Well the official reason for the base in Kyrgyzstan -- and the fly-in rights to Tajikistan and a military base called K2 [Karshi-Khanabad], which was closed recently in Uzbekistan -- was ostensively to service airplanes operating in Afghanistan as part of the war on terror. But most people, or more cynical people -- of whom I would be included -- would consider that part of a generalized American strategy to derussify the former Soviet Republics of Central Asia which are geopolitically important, and economically important, because of their access -- either direct or indirect -- to Caspian Sea oil, which are the largest untapped oil reserves in the world.

Yeah, the first time I saw a map of the oil pipelines coming out of Kazakhstan, Turkmenistan and Uzbekistan, it all suddenly made sense.

Military bases certainly exist to exert American military power outwards but they also serve to promote economic interests inward, because once the United States establishes a military base in your country they have a level of political and economic influence they didn't have before -- and you literally have military troops from a foreign government on your soil that can over throw you if you don't do what they want. I think that's the primary reason why we have that Kyrgyz base.

Now, it's interesting about [Manas Air Base] because ever since the Uzbeks forced the U.S. to close K2 in early '06, the Kyrgyz have asked for a 200-fold increase in the rent the United States pays for their military base. And furthermore, the Kyrgyz have made a lot of noise in expanding their relationship with Russia, their former Soviet master, so the Kyrgyz are flexing their muscles now, and the Americans are threatening to take out the Kyrgyz regime that they installed in the first place.
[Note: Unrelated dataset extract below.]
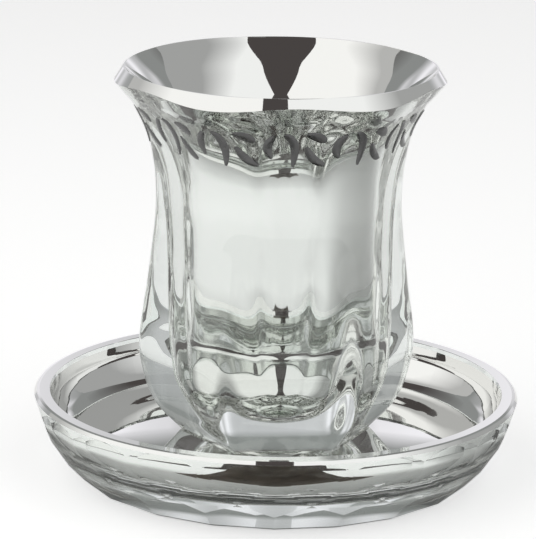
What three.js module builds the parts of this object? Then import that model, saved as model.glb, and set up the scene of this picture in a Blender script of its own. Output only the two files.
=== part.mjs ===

No discussion of Central Asia would be complete without talking about buzkashi!

(laughs) No, it wouldn't. Buzkashi is -- awesome. Buzkashi is the world's most violent sport. It involves É it is essentially dead-goat polo. The participants gather on a field and the decapitated carcass of a goat is thrown out into the field, and the object is to grab it and drag it across a goal line. It's every man for himself, although there are sometimes there are sometimes groups of two or three or more who form alliances for the purposes of a match. It can be played with as few as a half dozen and as many as a thousand players.

What makes it interesting is that there are no rules whatsoever. Anyone can stop you from doing that using any mean necessary, up to and including -- in Afghanistan -- shooting you with an automatic weapon. In [other] Central Asian republics, although guns are not prohibited they are considered gauche. But certainly stabbings are not unheard of, and whipping and blinding and pushing people off their horses in order to have them trampled to death are all considered perfectly acceptable -- and, in fact, desirable -- ways to play the game. It's a sport that goes back to Genghis Khan, probably earlier than that, and it used to be played with the headless body of a prisoner of war. It sounds absolutely barbaric, but it also requires incredible skill as a horseman and it's amazing to see people put not only their honor but their lives on the line in such tight quarters with such fine animals.